[Object data in JSON]
* BEGIN *

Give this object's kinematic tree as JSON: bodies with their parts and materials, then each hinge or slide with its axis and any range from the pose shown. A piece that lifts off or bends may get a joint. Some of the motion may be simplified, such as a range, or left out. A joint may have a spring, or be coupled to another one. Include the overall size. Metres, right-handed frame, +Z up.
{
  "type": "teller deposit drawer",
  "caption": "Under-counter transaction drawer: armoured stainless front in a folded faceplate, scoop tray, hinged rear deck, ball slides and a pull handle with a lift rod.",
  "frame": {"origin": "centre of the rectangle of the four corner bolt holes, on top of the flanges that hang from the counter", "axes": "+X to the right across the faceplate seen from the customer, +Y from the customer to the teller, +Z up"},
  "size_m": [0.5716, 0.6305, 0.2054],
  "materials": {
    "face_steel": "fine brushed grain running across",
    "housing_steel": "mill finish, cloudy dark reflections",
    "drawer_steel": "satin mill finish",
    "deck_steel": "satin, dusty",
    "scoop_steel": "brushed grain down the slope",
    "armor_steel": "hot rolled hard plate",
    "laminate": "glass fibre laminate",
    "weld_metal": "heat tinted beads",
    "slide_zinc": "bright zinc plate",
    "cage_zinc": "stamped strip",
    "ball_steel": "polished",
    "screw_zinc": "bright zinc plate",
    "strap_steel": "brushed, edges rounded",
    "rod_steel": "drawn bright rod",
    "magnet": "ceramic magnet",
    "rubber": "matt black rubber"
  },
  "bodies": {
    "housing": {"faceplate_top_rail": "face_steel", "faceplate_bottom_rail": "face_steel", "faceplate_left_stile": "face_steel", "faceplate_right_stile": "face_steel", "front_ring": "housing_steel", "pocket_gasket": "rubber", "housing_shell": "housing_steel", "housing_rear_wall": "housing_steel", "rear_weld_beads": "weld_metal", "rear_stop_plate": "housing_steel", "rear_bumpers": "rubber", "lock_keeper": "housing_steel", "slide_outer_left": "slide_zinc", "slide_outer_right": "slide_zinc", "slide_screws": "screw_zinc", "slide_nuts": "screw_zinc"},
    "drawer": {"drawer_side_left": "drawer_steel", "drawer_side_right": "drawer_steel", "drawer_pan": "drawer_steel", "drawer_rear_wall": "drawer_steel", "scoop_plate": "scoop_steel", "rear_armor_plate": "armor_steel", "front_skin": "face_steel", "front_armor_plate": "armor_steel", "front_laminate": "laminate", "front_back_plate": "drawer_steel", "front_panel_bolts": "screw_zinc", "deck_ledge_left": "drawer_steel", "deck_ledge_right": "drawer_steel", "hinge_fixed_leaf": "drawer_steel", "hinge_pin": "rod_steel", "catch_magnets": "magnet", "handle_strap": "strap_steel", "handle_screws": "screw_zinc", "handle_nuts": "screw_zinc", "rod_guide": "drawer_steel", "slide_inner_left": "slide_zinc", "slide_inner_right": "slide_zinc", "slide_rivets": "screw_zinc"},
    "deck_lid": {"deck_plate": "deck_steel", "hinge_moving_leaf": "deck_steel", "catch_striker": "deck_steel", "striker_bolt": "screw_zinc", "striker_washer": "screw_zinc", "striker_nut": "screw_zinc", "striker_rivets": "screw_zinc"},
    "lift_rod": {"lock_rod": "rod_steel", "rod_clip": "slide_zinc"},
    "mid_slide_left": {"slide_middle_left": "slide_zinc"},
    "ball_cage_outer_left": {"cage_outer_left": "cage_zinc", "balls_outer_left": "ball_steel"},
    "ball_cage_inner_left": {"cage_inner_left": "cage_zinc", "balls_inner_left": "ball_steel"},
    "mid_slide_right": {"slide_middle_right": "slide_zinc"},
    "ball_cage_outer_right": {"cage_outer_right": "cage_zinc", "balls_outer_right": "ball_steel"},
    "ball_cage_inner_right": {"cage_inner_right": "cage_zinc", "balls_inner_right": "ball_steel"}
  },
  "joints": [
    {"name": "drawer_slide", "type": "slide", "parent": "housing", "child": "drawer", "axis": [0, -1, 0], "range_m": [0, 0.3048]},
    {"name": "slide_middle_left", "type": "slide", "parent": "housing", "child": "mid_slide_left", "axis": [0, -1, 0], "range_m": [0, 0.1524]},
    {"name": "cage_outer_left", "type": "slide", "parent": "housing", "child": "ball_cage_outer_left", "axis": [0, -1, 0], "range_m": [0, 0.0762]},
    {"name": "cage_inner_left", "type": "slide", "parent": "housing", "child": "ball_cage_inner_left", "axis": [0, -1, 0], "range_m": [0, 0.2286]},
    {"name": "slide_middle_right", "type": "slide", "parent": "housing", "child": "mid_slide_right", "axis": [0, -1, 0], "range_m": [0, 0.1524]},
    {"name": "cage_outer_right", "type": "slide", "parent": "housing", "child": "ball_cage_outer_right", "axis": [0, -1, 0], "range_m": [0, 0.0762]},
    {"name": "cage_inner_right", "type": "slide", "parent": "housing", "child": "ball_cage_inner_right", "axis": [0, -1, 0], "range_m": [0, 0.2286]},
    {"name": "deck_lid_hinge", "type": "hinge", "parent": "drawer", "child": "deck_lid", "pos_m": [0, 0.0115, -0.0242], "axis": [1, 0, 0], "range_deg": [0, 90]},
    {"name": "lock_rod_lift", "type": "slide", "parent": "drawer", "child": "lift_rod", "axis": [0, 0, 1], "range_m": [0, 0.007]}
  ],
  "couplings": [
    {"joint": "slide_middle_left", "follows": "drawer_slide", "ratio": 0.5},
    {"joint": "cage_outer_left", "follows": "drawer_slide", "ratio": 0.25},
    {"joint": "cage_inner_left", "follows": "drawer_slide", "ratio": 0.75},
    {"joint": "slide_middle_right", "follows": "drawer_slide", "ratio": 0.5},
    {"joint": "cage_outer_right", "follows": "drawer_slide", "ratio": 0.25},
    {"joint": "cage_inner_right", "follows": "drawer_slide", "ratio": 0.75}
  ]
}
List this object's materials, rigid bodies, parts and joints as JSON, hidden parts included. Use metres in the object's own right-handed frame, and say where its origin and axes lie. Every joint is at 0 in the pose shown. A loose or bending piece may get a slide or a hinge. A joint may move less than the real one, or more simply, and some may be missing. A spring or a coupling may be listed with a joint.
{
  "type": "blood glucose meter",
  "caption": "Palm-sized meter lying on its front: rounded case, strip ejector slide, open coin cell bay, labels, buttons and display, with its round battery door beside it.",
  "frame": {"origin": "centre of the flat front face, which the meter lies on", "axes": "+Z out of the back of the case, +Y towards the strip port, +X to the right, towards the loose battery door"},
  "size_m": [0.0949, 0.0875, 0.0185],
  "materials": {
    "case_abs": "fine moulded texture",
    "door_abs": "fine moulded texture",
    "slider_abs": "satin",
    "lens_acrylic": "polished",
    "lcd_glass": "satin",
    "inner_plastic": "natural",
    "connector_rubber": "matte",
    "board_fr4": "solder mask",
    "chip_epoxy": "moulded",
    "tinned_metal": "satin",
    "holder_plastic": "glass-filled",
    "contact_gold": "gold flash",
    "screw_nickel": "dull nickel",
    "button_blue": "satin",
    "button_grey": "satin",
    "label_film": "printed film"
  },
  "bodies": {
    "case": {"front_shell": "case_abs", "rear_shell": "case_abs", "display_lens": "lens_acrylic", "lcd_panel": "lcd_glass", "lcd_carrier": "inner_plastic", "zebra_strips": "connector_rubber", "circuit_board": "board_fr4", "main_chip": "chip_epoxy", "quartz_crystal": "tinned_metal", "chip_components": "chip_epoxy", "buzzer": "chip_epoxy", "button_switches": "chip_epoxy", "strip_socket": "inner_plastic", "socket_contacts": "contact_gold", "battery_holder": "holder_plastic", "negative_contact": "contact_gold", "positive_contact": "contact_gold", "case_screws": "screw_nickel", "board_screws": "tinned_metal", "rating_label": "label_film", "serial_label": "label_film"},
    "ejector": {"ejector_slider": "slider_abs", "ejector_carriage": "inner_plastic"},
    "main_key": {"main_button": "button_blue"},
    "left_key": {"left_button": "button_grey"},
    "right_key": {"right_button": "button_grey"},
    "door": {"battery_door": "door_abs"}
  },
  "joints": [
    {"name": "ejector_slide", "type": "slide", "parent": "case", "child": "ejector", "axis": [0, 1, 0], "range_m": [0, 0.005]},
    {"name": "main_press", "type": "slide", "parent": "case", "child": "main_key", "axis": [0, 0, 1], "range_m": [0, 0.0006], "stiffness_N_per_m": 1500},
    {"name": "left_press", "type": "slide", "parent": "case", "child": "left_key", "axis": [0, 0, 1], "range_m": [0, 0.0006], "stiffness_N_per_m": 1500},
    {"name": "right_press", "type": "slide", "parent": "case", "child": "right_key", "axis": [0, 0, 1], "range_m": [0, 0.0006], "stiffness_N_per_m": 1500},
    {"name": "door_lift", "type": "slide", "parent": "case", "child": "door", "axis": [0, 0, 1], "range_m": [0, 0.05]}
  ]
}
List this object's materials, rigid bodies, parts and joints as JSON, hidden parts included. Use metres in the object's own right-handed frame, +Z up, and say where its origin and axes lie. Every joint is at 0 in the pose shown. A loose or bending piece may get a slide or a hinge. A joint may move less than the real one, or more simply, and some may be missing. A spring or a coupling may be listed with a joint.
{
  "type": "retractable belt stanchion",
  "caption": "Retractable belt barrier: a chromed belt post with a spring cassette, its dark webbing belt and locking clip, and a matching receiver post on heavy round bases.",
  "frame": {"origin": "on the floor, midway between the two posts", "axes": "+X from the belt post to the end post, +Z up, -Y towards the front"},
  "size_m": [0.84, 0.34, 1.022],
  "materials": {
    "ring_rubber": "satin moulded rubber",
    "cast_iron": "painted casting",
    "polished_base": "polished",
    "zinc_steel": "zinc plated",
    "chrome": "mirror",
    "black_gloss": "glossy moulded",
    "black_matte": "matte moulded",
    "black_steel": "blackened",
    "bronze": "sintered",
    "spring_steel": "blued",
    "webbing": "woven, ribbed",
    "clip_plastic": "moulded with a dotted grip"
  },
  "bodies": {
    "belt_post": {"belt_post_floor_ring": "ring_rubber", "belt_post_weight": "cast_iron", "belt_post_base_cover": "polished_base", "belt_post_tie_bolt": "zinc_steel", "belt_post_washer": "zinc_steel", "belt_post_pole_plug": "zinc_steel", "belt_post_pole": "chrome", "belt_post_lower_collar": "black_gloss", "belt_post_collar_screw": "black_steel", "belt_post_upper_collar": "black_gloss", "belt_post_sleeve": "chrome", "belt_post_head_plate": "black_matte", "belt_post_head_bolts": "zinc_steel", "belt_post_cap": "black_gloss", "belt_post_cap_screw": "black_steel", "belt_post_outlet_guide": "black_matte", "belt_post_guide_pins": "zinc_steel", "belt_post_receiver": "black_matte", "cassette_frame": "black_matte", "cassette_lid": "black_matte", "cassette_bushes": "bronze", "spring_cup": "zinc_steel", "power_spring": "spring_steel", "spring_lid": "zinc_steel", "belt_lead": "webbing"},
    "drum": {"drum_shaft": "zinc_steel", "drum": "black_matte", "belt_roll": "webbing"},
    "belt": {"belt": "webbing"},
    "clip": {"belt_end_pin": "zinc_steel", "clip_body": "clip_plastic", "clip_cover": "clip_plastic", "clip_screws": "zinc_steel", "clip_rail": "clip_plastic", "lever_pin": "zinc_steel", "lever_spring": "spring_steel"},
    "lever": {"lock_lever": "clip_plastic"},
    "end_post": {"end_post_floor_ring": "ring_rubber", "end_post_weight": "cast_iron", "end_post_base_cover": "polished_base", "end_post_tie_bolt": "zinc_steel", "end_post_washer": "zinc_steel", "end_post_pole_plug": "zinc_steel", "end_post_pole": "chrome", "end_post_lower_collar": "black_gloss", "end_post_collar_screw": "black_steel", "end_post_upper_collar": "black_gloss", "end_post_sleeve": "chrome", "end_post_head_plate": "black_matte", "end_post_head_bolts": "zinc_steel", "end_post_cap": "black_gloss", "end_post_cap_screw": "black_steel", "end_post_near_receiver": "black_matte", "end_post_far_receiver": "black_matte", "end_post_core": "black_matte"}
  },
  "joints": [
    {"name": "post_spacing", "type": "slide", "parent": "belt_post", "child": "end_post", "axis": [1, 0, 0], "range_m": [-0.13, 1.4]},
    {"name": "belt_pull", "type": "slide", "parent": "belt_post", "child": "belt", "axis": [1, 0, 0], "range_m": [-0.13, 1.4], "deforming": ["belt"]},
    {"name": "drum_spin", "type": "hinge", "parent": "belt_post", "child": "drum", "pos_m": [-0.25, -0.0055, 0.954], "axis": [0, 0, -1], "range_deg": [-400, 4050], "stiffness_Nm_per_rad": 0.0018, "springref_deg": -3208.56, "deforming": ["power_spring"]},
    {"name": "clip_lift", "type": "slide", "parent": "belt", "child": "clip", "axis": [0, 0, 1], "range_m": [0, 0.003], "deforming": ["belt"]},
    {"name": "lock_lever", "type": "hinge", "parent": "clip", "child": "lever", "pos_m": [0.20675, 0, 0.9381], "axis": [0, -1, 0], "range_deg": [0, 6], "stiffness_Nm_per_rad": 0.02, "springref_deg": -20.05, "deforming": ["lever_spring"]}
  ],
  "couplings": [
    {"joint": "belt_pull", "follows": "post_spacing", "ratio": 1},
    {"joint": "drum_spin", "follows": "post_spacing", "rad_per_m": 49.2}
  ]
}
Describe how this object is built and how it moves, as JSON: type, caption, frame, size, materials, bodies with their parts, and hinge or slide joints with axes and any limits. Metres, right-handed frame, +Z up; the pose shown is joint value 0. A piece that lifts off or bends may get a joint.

* END *

PROBLEM DETAILS: Where a line of the material above holds the string "from", copy that line.

CORRECT RESPONSE:
Give this object's kinematic tree as JSON: bodies with their parts and materials, then each hinge or slide with its axis and any range from the pose shown. A piece that lifts off or bends may get a joint. Some of the motion may be simplified, such as a range, or left out. A joint may have a spring, or be coupled to another one. Include the overall size. Metres, right-handed frame, +Z up.
  "frame": {"origin": "centre of the rectangle of the four corner bolt holes, on top of the flanges that hang from the counter", "axes": "+X to the right across the faceplate seen from the customer, +Y from the customer to the teller, +Z up"},
  "frame": {"origin": "on the floor, midway between the two posts", "axes": "+X from the belt post to the end post, +Z up, -Y towards the front"},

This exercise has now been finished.